FAQs related to Deadlock Detection in Distributed Systems
Below are some of the FAQs related to Deadlock Detection in Distributed Systems:
Q1: What is a Resource Allocation Graph (RAG)?
A Resource Allocation Graph (RAG) is a directed graph used to represent the state of resource allocation in a system. Vertices represent processes and resources, and edges represent the allocation and request of resources. A cycle in the RAG indicates a potential deadlock.
Q2: How can deadlocks be prevented?
Deadlock prevention involves ensuring that at least one of the necessary conditions for deadlock cannot hold.
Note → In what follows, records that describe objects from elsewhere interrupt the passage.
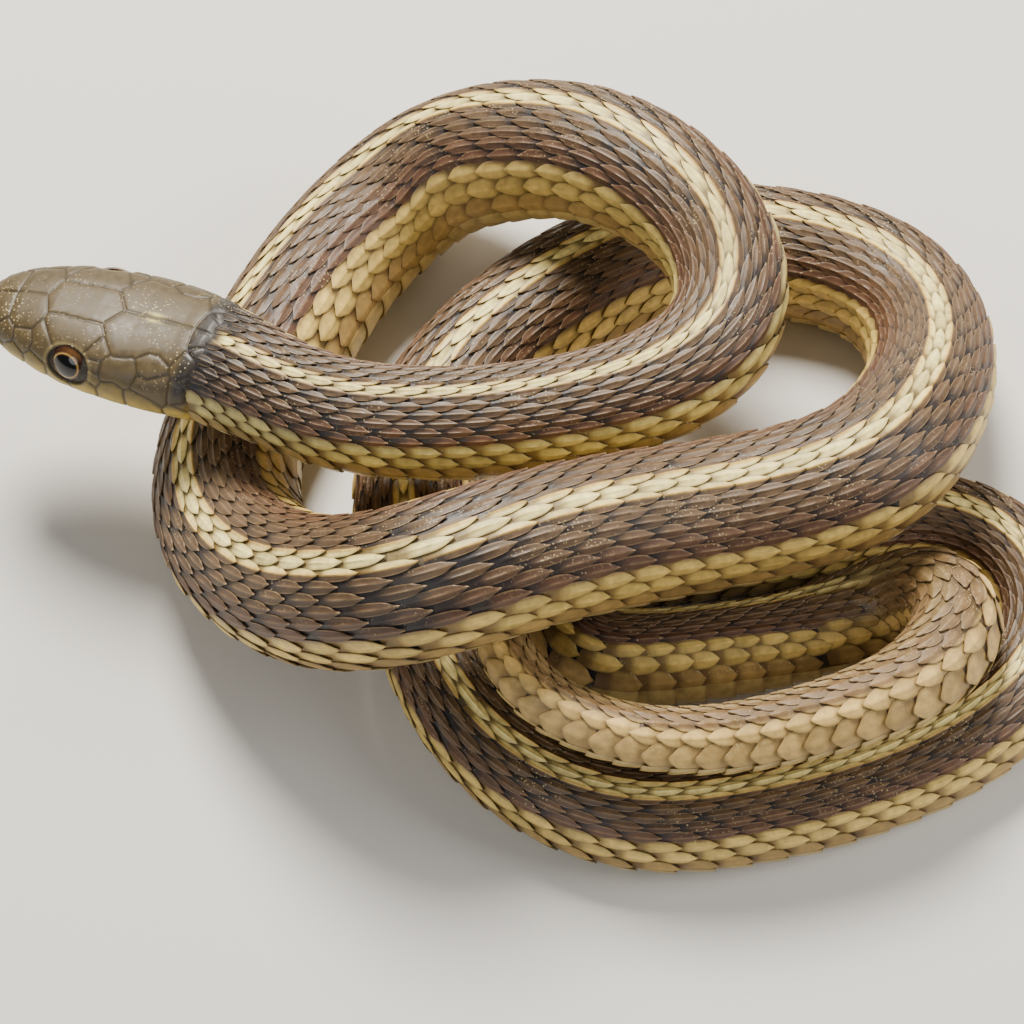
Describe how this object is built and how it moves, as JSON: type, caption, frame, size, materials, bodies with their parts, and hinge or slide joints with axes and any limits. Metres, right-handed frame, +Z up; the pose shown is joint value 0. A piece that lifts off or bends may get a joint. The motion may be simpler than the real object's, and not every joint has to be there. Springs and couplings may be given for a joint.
{
  "type": "garter snake model",
  "caption": "Still, life-size garter snake lying in a two-layer pile of smooth loops, head resting over its own body, with eyes, jaw, neck, trunk and tail as pieces.",
  "frame": {"origin": "centre of the bounding box's bottom face, on the floor", "axes": "+X away from the snout's side, so the head points to -X; +Y away from the viewer; +Z up"},
  "size_m": [0.1232, 0.0952, 0.0343],
  "materials": {
    "head_skin": "satin olive-brown head plates",
    "lip_skin": "satin yellow-olive lip and chin plates",
    "body_skin": "satin brown keeled scales with cream-yellow stripes over black skin",
    "tail_skin": "satin tan-brown keeled scales",
    "eye": "glossy dark eye with a round black pupil"
  },
  "bodies": {
    "root": {"head": "head_skin", "lower_jaw": "lip_skin", "eye_left": "eye", "eye_right": "eye", "neck": "body_skin", "trunk_1": "body_skin", "trunk_2": "body_skin", "trunk_3": "body_skin", "trunk_4": "body_skin", "trunk_5": "body_skin", "trunk_6": "body_skin", "trunk_7": "body_skin", "trunk_8": "body_skin", "trunk_9": "body_skin", "trunk_10": "body_skin", "trunk_11": "body_skin", "trunk_12": "body_skin", "tail_1": "tail_skin", "tail_2": "tail_skin", "tail_3": "tail_skin", "tail_4": "tail_skin"}
  },
  "joints": []
}
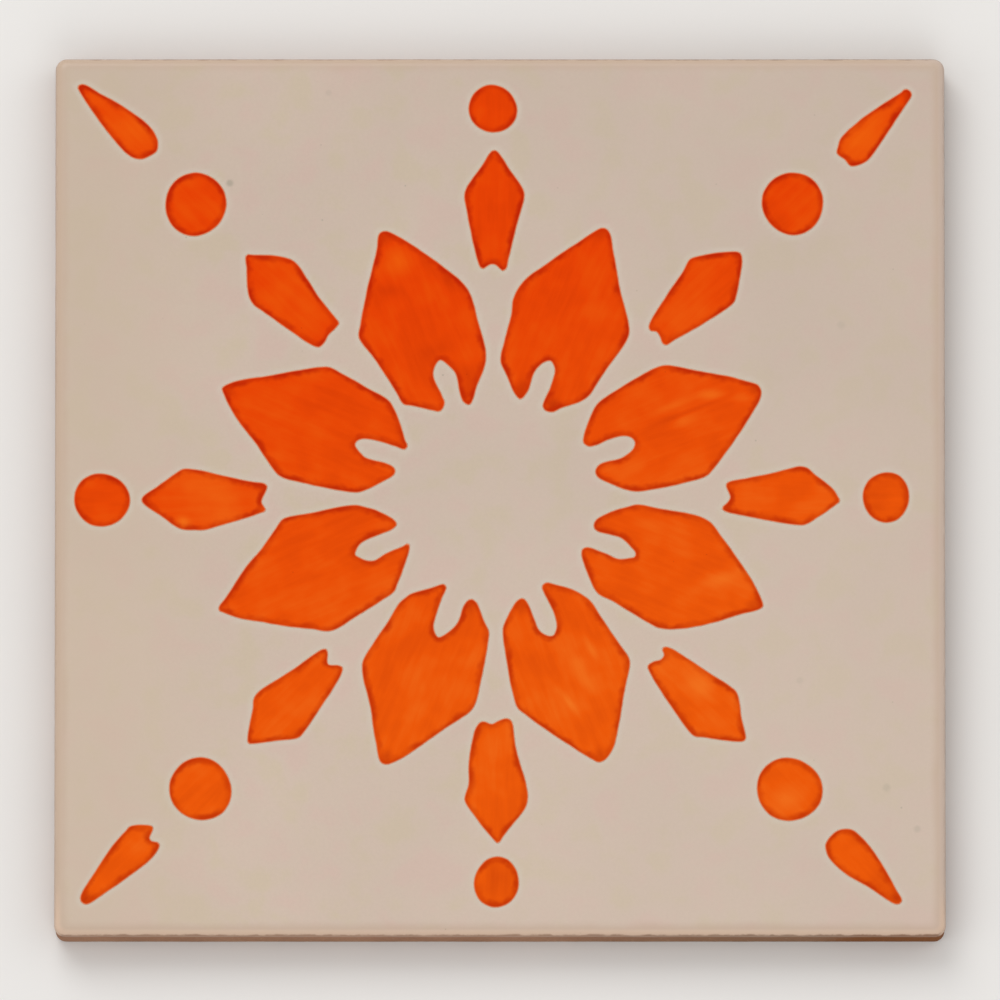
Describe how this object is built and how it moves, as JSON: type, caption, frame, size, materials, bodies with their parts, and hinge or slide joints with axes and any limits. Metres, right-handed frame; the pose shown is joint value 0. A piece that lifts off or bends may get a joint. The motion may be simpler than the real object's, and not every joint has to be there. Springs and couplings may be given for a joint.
{
  "type": "azulejo tile",
  "caption": "Square glazed earthenware wall tile with a rolled face edge, a stencil-painted orange rosette and shallow mortar keys in its back.",
  "frame": {"origin": "middle of the tile's back, on the plane that it lies on", "axes": "+Z out of the glazed face, +Y towards the top edge of the painted pattern, +X to the right as seen from in front of the glazed face"},
  "size_m": [0.14, 0.14, 0.008],
  "materials": {
    "tin_glaze": "warm beige glaze, satin to glossy, with fine specks and a few pinholes",
    "orange_paint": "orange stencil paint fired into the glaze, streaky, darker where it pooled at the edges",
    "bare_clay": "matt brown earthenware, unglazed"
  },
  "bodies": {
    "root": {"tile": "tin_glaze"}
  },
  "joints": []
}
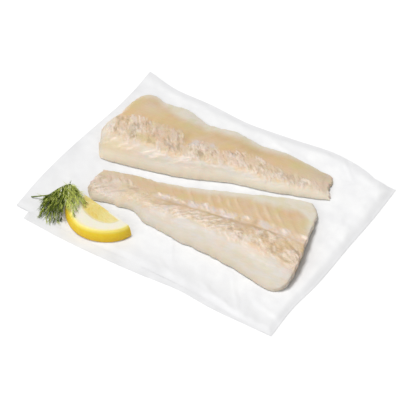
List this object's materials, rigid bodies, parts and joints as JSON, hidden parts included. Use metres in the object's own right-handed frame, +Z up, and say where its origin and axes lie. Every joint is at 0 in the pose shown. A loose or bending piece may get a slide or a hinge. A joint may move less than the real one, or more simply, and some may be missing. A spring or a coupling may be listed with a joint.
{
  "type": "cod fillets with lemon and dill",
  "caption": "Skinless fish fillets lying head to tail on a folded sheet of paper, with a lemon wedge and a sprig of dill, for serving on a table.",
  "frame": {"origin": "middle of the sheet's bounding box, at table level", "axes": "+X along the long side of the sheet towards its fold, +Y away from the lemon, +Z up"},
  "size_m": [0.2821, 0.224, 0.0251],
  "materials": {
    "paper": "smooth matt greaseproof paper",
    "flesh": "moist flaky fish, slightly translucent",
    "lemon": "wet citrus flesh, white pith and waxy zest",
    "dill": "fresh green leaf threads"
  },
  "bodies": {
    "root": {"paper_sheet": "paper", "fillet_back": "flesh", "fillet_front": "flesh", "lemon_wedge": "lemon", "dill_sprig": "dill"}
  },
  "joints": []
}
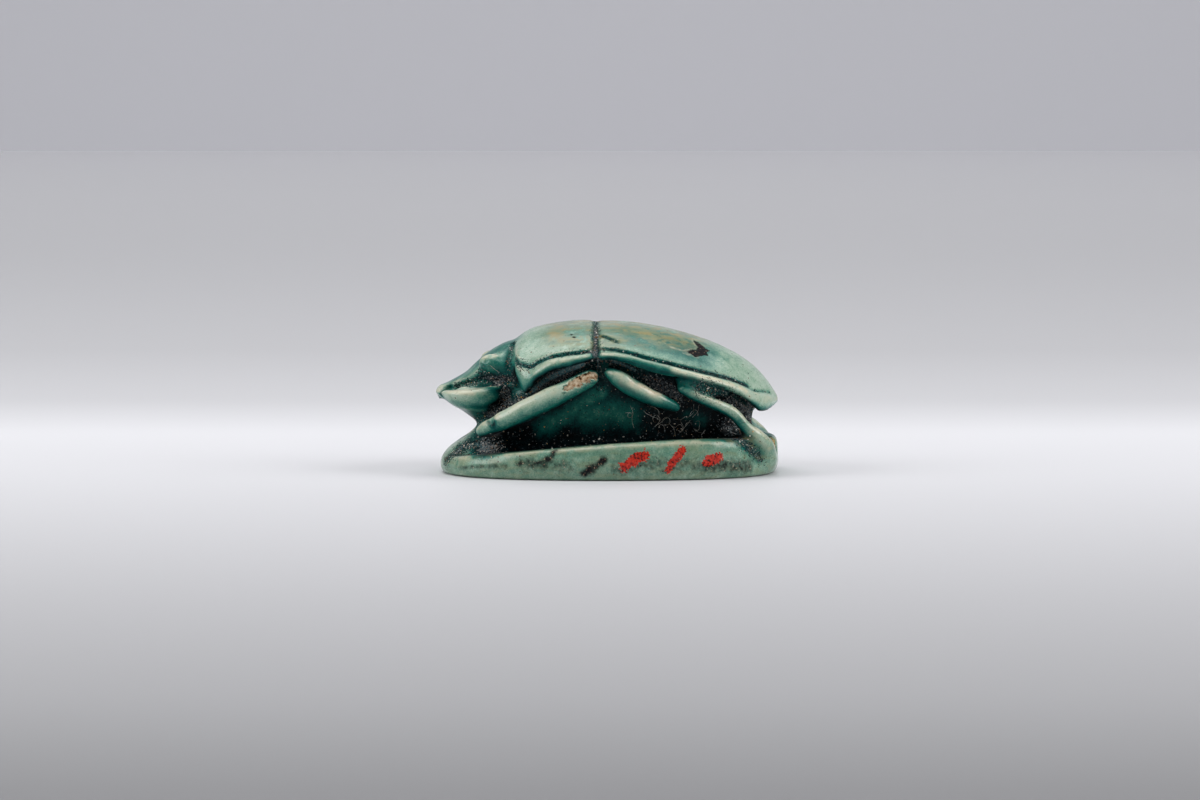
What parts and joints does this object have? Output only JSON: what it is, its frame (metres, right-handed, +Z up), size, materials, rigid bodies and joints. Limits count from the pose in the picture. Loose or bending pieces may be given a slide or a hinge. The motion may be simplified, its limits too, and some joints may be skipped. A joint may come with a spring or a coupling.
{
  "type": "scarab amulet",
  "caption": "beetle-shaped amulet carved from one glazed stone, with undercut legs, an oval flat base and a string hole from end to end",
  "frame": {"origin": "centre of the flat underside, on the resting plane", "axes": "+Z up, -X towards the head, +X towards the tail"},
  "size_m": [0.02, 0.014, 0.0088],
  "materials": {
    "glazed_steatite": "pale green to deep teal glaze on carved stone, worn to cream on the crests, near black in the hollows, glossy"
  },
  "bodies": {
    "root": {"scarab": "glazed_steatite"}
  },
  "joints": []
}
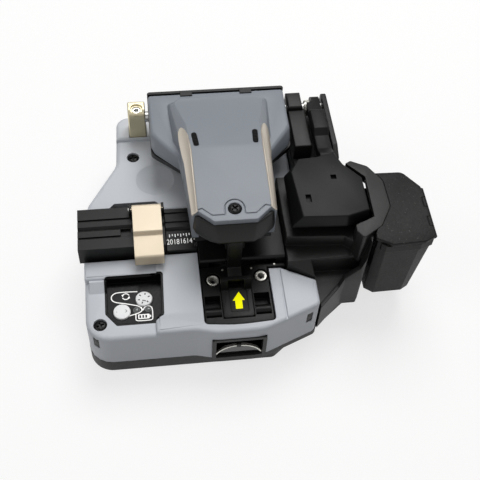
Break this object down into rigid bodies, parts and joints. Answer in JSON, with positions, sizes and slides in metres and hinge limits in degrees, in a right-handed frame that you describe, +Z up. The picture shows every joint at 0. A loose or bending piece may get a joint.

Strategies include:
- Ensuring resources are sharable (preventing mutual exclusion).
- Requiring processes to request all needed resources at once or releasing all held resources before requesting new ones (preventing hold and wait).
- Allowing preemption of resources (preventing no preemption).
- Imposing a total ordering of resource types and requiring processes to request resources in increasing order (preventing circular wait).
Q3: What is the Banker’s Algorithm?
The Banker’s Algorithm is a deadlock avoidance algorithm that simulates resource allocation to ensure the system remains in a safe state. It checks whether granting a resource request would leave the system in a state where all processes can eventually obtain their maximum resource needs and complete execution.
Q4: How can deadlocks be detected?
Deadlocks can be detected using algorithms that periodically check the system for cycles in the resource allocation graph (RAG). For systems with single instances of each resource type, cycle detection is used. For systems with multiple instances of each resource type, a more complex algorithm is needed to construct and analyze a wait-for graph (WFG).
Q5: What actions can be taken to resolve a detected deadlock?
To resolve a detected deadlock, the system can:
- Abort Processes: Terminate one or more processes involved in the deadlock.
- Resource Preemption: Forcefully take resources away from some processes and reassign them to others, possibly rolling back processes to safe states.